The Diocese of Stockholm, founded in 1953, covers all of Sweden's territory, has more than 100,000 members and is one of Sweden's largest religious denominations. In 1998, the Catholic Church in Sweden got its first Swedish bishop since the Protestant Reformation, Anders Arborelius. The cathedral of the diocese is the Cathedral of Saint Eric, located in Södermalm in Stockholm. Its parish has about 8,500 members.

Catholic priests are educated in Uppsala, with academic studies offered by the Newman Institute (Uppsala). A part of the studies may be pursued at the Pontifical universities in Rome. The education typically lasts a total of seven years, covering studies in philosophy, theology, pastoral practical work, as well as spiritual and liturgical instruction.

In 1934, the official youth association of the diocese was founded, Sveriges Unga Katoliker.

The central administration of the diocese maintains offices in Södermalm, in the real estate that was acquired in 1857. Furthermore, a Catholic school was founded at Nytorget in Södermalm in 1795. In 1859, the school moved to the diocese offices. In 1967 it moved to Enskede.
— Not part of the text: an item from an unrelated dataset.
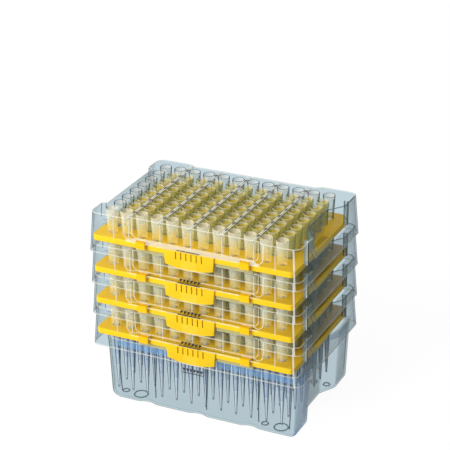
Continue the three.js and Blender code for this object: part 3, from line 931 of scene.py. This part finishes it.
def clear_material(name, tint, face, rim, strengths, turn, gloss=0.3):
    """Clear plastic. Light goes straight through it, tinted a little at every surface.

    Where it faces the eye it shows the colour `face` with the first strength, and where it turns
    away it shows `rim` with the second one. `turn` says where, from 0 (facing) to 1 (edge on).
    """
    material, tree, output = new_material(name)
    link = tree.links.new
    low, high = strengths
    weight = add_node(tree, "ShaderNodeLayerWeight", Blend=0.5)
    turned = tree.nodes.new("ShaderNodeMapRange")
    turned.interpolation_type = "SMOOTHSTEP"
    turned.inputs["From Min"].default_value, turned.inputs["From Max"].default_value = turn
    link(weight.outputs["Facing"], turned.inputs["Value"])
    through = add_node(tree, "ShaderNodeBsdfTransparent", Color=(*tint, 1))
    solid = add_node(tree, "ShaderNodeBsdfPrincipled", Roughness=0.2, Specular_IOR_Level=gloss)
    link(mix_colours(tree, turned.outputs["Result"], rgb(*face), rgb(*rim)), solid.inputs["Base Color"])
    add_bump(tree, solid, scale=90.0, strength=0.04, distance=0.0004)
    # real clear plastic bends light more than it blocks it, so its shadow is thinner than its look
    path = tree.nodes.new("ShaderNodeLightPath")
    thinner = math_node(tree, "MULTIPLY_ADD", path.outputs["Is Shadow Ray"], SHADOW_SHARE - 1, 1.0)
    strength = math_node(tree, "MULTIPLY_ADD", turned.outputs["Result"], high - low, low)
    show_mix(tree, output, math_node(tree, "MULTIPLY", strength, thinner), through, solid)
    return material


def opaque_material(name, first, second, scale=60.0, detail=3.0, roughness=0.38, gloss=0.2, grain=True):
    """Plastic or ink whose colour drifts between two tones. Moulded plastic has a fine grain too."""
    material, tree, output = new_material(name)
    solid = add_node(tree, "ShaderNodeBsdfPrincipled", Roughness=roughness, Specular_IOR_Level=gloss)
    colour = mix_colours(tree, noise(tree, scale, detail), rgb(*first), rgb(*second))
    tree.links.new(colour, solid.inputs["Base Color"])
    if grain:
        add_bump(tree, solid, scale=2500.0, strength=0.12, distance=0.0001)
    tree.links.new(solid.outputs[0], output.inputs["Surface"])
    return material


# What clear_material takes after the name; a look that ends with `turn` has the usual gloss.
CLEAR_LOOKS = {
    "clear_wall": ((0.984, 0.989, 0.991), (140, 166, 166), (70, 108, 118), (0.006, 0.8), (0.47, 0.97), 0.1),
    "clear_base": ((0.957, 0.962, 0.964), (140, 166, 172), (70, 108, 118), (0.006, 0.8), (0.5, 1.0), 0.1),
    # painted blue shade from the shaded tips behind the base box's wall
    "clear_blue_shade": ((0.95, 0.975, 0.995), (130, 176, 222), (66, 124, 190), (0.4, 0.62), (0.4, 0.9)),
    "clear_panel": ((0.96, 0.975, 0.975), (172, 194, 196), (110, 138, 142), (0.28, 0.5), (0.4, 0.9)),
    # painted light on the top tray's front ledge
    "clear_ledge_painted_light": ((0.985, 0.985, 0.98), (246, 248, 244), (246, 250, 250), (0.44, 0.62), (0.3, 0.7)),
    "clear_corner": ((0.978, 0.986, 0.988), (24, 50, 60), (24, 50, 60), (0.006, 0.92), (0.58, 0.86), 0.1),
    # a painted highlight on rims, lips, ledge lines and latch windows
    "clear_edge_highlight": ((0.97, 0.98, 0.98), (255, 252, 240), (210, 222, 222), (0.36, 0.66), (0.5, 1.0)),
    # a painted highlight on the beads and the front post
    "clear_bead_highlight": ((0.97, 0.98, 0.98), (255, 254, 246), (250, 248, 238), (0.9, 0.95), (0.5, 1.0)),
    # a painted highlight on the ribs, the notch corners of the long walls and the front right corner
    "clear_rib_highlight": ((0.97, 0.98, 0.98), (255, 252, 244), (196, 208, 206), (0.34, 0.6), (0.4, 0.9)),
    # painted shade in the dashes on the cross ribs, and a painted dark reflection at every mouth
    "painted_dark_mark": ((0.4, 0.46, 0.46), (16, 20, 18), (20, 26, 24), (0.9, 0.97), (0.5, 1.0)),
    # painted dark reflections on edges, uprights, ridges, posts and mouths
    "painted_dark_line": ((0.8, 0.86, 0.88), (40, 66, 76), (22, 44, 56), (0.6, 0.95), (0.3, 0.9)),
    # olive: painted shade with the plates' yellow in it
    "tip_collar_painted_shade": ((0.966, 0.968, 0.92), (176, 176, 124), (84, 96, 66), (0.3, 0.66), (0.4, 0.8)),
    # the front row, whiter with painted light and yellower towards the plate
    "tip_front_painted_light": ((0.985, 0.985, 0.97), (238, 236, 210), (255, 255, 246), (0.3, 0.52), (0.35, 0.8)),
    "tip_waist_painted_light": ((0.985, 0.985, 0.965), (250, 240, 200), (255, 253, 236), (0.27, 0.46), (0.35, 0.8)),
    "tip_foot_painted_light": ((0.985, 0.985, 0.96), (254, 236, 160), (255, 250, 216), (0.19, 0.36), (0.35, 0.8)),
    # painted dark outlines on the tips at the back and the left
    "tip_rear_painted_dark": ((0.97, 0.98, 0.975), (196, 212, 208), (30, 48, 50), (0.08, 0.9), (0.34, 0.66)),
    "tip_body": ((0.98, 0.98, 0.97), (236, 236, 230), (190, 190, 176), (0.1, 0.4), (0.4, 0.9)),
    # the lowest tips, in painted blue shade that is bluest near the plate
    "tip_upper": ((0.975, 0.985, 0.995), (206, 224, 244), (58, 92, 132), (0.4, 0.86), (0.24, 0.5)),
    "tip_middle": ((0.98, 0.99, 0.998), (224, 236, 250), (48, 82, 118), (0.54, 0.9), (0.24, 0.48)),
    "tip_needle": ((0.98, 0.99, 0.998), (242, 250, 255), (42, 74, 106), (0.68, 0.95), (0.24, 0.48)),
    "tip_end": ((0.9, 0.94, 0.96), (206, 220, 228), (34, 58, 84), (0.6, 0.95), (0.14, 0.36)),
    "tip_mouth": ((0.9, 0.92, 0.86), (226, 222, 186), (90, 96, 70), (0.42, 0.8), (0.6, 0.95)),
    # a painted reflection of the plate's yellow in the bores of the inner tips
    "tip_plate_reflection": ((0.99, 0.96, 0.7), (240, 206, 78), (216, 180, 62), (0.36, 0.55), (0.4, 1.0)),
    "tip_pale": ((0.985, 0.98, 0.98), (250, 240, 232), (206, 200, 190), (0.25, 0.45), (0.4, 1.0)),
}
# The two tones that the colour drifts between.
OPAQUE_LOOKS = {
    "yellow_plastic": ((252, 203, 20), (252, 211, 32)),
    "yellow_latch": ((254, 190, 8), (255, 200, 14)),
    # the deck's top face, with painted shade
    "yellow_deck_painted_shade": ((234, 188, 36), (244, 198, 46)),
    # the seat pads, olive with painted shade
    "pad_painted_shade": ((182, 174, 116), (192, 184, 128)),
    # the sides of the tongue's slots, with painted shade
    "slot_painted_shade": ((226, 164, 22), (234, 174, 30)),
    "yellow_studs": ((254, 222, 62), (254, 230, 90)),
}
MATERIALS = {name: clear_material(name, *look) for name, look in CLEAR_LOOKS.items()}
MATERIALS.update({name: opaque_material(name, *look) for name, look in OPAQUE_LOOKS.items()})
INK = opaque_material("dark_ink", (24, 22, 20), (44, 40, 34), scale=800.0, detail=2.0, roughness=0.5,
                      gloss=0.5, grain=False)


def looks(*names):
    return [MATERIALS[name] for name in names]


# The looks of each kind of piece, in the order of its material slots.
CLEAR = looks("clear_wall", "clear_edge_highlight", "clear_rib_highlight", "painted_dark_mark", "painted_dark_line", "painted_dark_line",
              "clear_corner", "clear_bead_highlight", "clear_panel", "clear_blue_shade", "clear_wall")
# The top tray has painted light: a painted highlight at its back right corner, where the others have a
# painted dark reflection, and a lit front ledge.
CLEAR_TOP = [*CLEAR[:REAR], *looks("clear_rib_highlight"), *CLEAR[REAR + 1:LEDGE], *looks("clear_ledge_painted_light")]
TIP = looks("tip_collar_painted_shade", "tip_front_painted_light", "tip_waist_painted_light", "tip_foot_painted_light", "tip_rear_painted_dark", *["tip_body"] * 4,
            "tip_mouth", "painted_dark_line", "painted_dark_mark", "tip_plate_reflection", "tip_pale")
# The lowest tips stand in the base box, in painted blue shade that is bluest near the plate.
TIP_LOWEST = [*TIP[:UPPER], *looks("tip_upper", "tip_middle", "tip_needle", "tip_end"), *TIP[END + 1:]]
RACK = looks("yellow_plastic", "yellow_latch", "yellow_deck_painted_shade", "slot_painted_shade", "yellow_studs", "pad_painted_shade")

# ---- the stack ----
tray, plate, tips = build_tray(), build_plate(), build_tips()
for layer, top in enumerate(LAYER_TOPS, start=1):
    shell = make_object(f"clear_tray_{layer}", moved(tray, z=top), CLEAR if layer > 1 else CLEAR_TOP)
    finish_piece(shell, "clear_plastic", f"tray_{layer}")
    rack = make_object(f"yellow_plate_{layer}", moved(plate, z=top), RACK)
    finish_piece(rack, "yellow_plastic", f"rack_plate_{layer}")
    filling = make_object(f"tips_{layer}", moved(tips, z=top), TIP if layer < LAYERS else TIP_LOWEST)
    finish_piece(filling, "tip_plastic", *[tip_node(layer, c) for c in range(COLUMNS)])

box = make_object("clear_base_box", build_base(), [*looks("clear_base"), *CLEAR[EDGE:]])
finish_piece(box, "clear_plastic", "base_box")

for layer, top in enumerate(LAYER_TOPS, start=1):
    add_mark(f"press_mark_{layer}", ledge_place(top), layer > 1)
add_mark("press_mark_base", wall_place(BASE_TOP - MARK_DROP))


# ---- stage, light and camera ----
WHITE = (1.0, 1.0, 1.0, 1.0)
BEHIND = rgb(197, 214, 221)            # what the eye sees behind clear parts
FLOOR_HALF, FLOOR_DROP, FLOOR_GREY = 6.0, 0.0002, (0.45, 0.45, 0.45, 1.0)
FLOOR_WHITE = 0.72        # share of the floor's look that no shadow darkens
FLOOR_LEVEL = 1.28        # its level, which brings the lit and the plain share together to white
AMBIENT_DARK, AMBIENT_BRIGHT = 0.0, 0.9
AMBIENT_FROM = (-0.85, -0.38, 0.36)    # where most of the soft light comes from


def seen_through(tree):
    """A socket that is 1 where the eye looks through a clear part, and 0 elsewhere."""
    path = tree.nodes.new("ShaderNodeLightPath")
    return math_node(tree, "GREATER_THAN", path.outputs["Transparent Depth"], 0.5)


def sight_rays(tree):
    """A socket that is 1 for camera, glossy and transmission rays, and 0 for the rest."""
    path = tree.nodes.new("ShaderNodeLightPath")
    total = path.outputs["Is Camera Ray"]
    for name in ("Is Glossy Ray", "Is Transmission Ray"):
        total = math_node(tree, "MAXIMUM", total, path.outputs[name])
    return total


def white_stage():
    """A pale floor. It keeps the shadow, is white to the eye, and grey-blue behind clear parts."""
    material, tree, output = new_material("pale_floor")
    link = tree.links.new
    lit = add_node(tree, "ShaderNodeBsdfDiffuse", Color=FLOOR_GREY)
    plain = tree.nodes.new("ShaderNodeEmission")
    behind = seen_through(tree)
    link(math_node(tree, "MULTIPLY_ADD", behind, 1 - FLOOR_LEVEL, FLOOR_LEVEL), plain.inputs["Strength"])
    link(mix_colours(tree, behind, WHITE, BEHIND), plain.inputs["Color"])
    share = math_node(tree, "MULTIPLY_ADD", behind, 1 - FLOOR_WHITE, FLOOR_WHITE)
    show_mix(tree, output, math_node(tree, "MULTIPLY", sight_rays(tree), share), lit, plain)
    half = FLOOR_HALF
    corners = [(-half, -half, 0), (half, -half, 0), (half, half, 0), (-half, half, 0)]
    mesh = bpy.data.meshes.new("floor")
    mesh.from_pydata(corners, [], [(0, 1, 2, 3)])
    mesh.materials.append(material)
    floor = bpy.data.objects.new("floor", mesh)
    floor.location.z = -FLOOR_DROP
    bpy.context.scene.collection.objects.link(floor)


def surround():
    """Soft light, brightest from the left, and a plain background."""
    world = bpy.data.worlds.new("studio")
    bpy.context.scene.world = world
    world.use_nodes = True
    tree = world.node_tree
    tree.nodes.clear()
    link = tree.links.new
    output = tree.nodes.new("ShaderNodeOutputWorld")
    soft = add_node(tree, "ShaderNodeBackground", Color=WHITE)
    direction = tree.nodes.new("ShaderNodeTexCoord")
    toward = tree.nodes.new("ShaderNodeVectorMath")
    toward.operation = "DOT_PRODUCT"
    toward.inputs[1].default_value = AMBIENT_FROM
    level = tree.nodes.new("ShaderNodeMapRange")
    level.inputs["From Min"].default_value, level.inputs["From Max"].default_value = -1.0, 1.0
    level.inputs["To Min"].default_value = AMBIENT_DARK
    level.inputs["To Max"].default_value = AMBIENT_BRIGHT
    link(direction.outputs["Generated"], toward.inputs[0])
    link(toward.outputs["Value"], level.inputs["Value"])
    link(level.outputs["Result"], soft.inputs["Strength"])
    seen = add_node(tree, "ShaderNodeBackground", Strength=1.0)
    link(mix_colours(tree, seen_through(tree), WHITE, BEHIND), seen.inputs["Color"])
    show_mix(tree, output, sight_rays(tree), soft, seen)


def area_light(name, place, target, size, energy):
    data = bpy.data.lights.new(name, "AREA")
    data.shape, data.size, data.energy = "DISK", size, energy
    lamp = bpy.data.objects.new(name, data)
    lamp.location = place
    lamp.rotation_euler = (Vector(target) - Vector(place)).to_track_quat("-Z", "Y").to_euler()
    bpy.context.scene.collection.objects.link(lamp)


def camera():
    """Looks at the stack from the front right and above, with a long lens."""
    azimuth, elevation, roll = (math.radians(a) for a in (25.61, 24.44, -0.65))
    distance, lens = 0.9183, 136.27
    target = Vector((-0.00025, 0, 0.0988))
    back = Vector((math.sin(azimuth) * math.cos(elevation), -math.cos(azimuth) * math.cos(elevation),
                   math.sin(elevation)))
    right = Vector((math.cos(azimuth), math.sin(azimuth), 0))
    up = back.cross(right)
    turned_right = math.cos(roll) * right + math.sin(roll) * up
    turned_up = math.cos(roll) * up - math.sin(roll) * right
    data = bpy.data.cameras.new("camera")
    data.lens, data.sensor_width = lens, 36.0
    data.clip_start, data.clip_end = 0.01, 20.0
    shot = bpy.data.objects.new("camera", data)
    bpy.context.scene.collection.objects.link(shot)
    axes = Matrix((turned_right, turned_up, back)).transposed().to_4x4()
    shot.matrix_world = Matrix.Translation(target + back * distance) @ axes
    bpy.context.scene.camera = shot


white_stage()
surround()
area_light("key", place=(-0.5, -1.0, 0.6), target=(0, 0, 0.06), size=0.7, energy=13.0)
camera()

scene = bpy.context.scene
scene.view_settings.view_transform = "Standard"
scene.cycles.transparent_max_bounces = 160     # a line of sight crosses many clear walls
scene.cycles.max_bounces = 8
==Swedish saints and beatified==
- Saint Botvid, Swedish missionary, martyr of 12th century.
- Saint Bridget of Sweden (1303–1373), Founder of the Order of the Most Holy Saviour (Bridgettines).
  - Canonized: October 7, 1391 by Pope Boniface IX
- Saint Catherine of Vadstena (1331–1381), Professed Religious of the Order of the Most Holy Saviour (Bridgettines).
  - Canonized: 1484 by Pope Innocent VIII
- Saint Maria Elisabetta Hesselblad (1870–1957), Founder of the Bridgettine Sisters; Revived the Order.
  - Beatified: April 9, 2000 by Pope John Paul II
  - Canonized: June 5, 2016 by Pope Francis
- Saint Ingrid of Skänninge, Dominican Nun
- Servant of God Ellen Ammann (1870–1932), Married Layperson of the Archdiocese of Munich-Freising; Founder of the German Catholic Women's Association.
- Servant of God Maria Caterina Flanagan (1892–1941), Professed Religious of the Bridgettine Sisters.
- Servant of God Stanislaw Komar (1882–1942), Professed Religious of the Jesuits; Martyr
- Servant of God Wilfried Stinissen of Christ the King (1927–2013), Professed Priest of the Discalced Carmelites
Worth mentioning is also Eric IX of Sweden (Locally referred to as "Saint Eric"), who was martyred and is venerated as a local saint, though never officially canonized by The Holy See.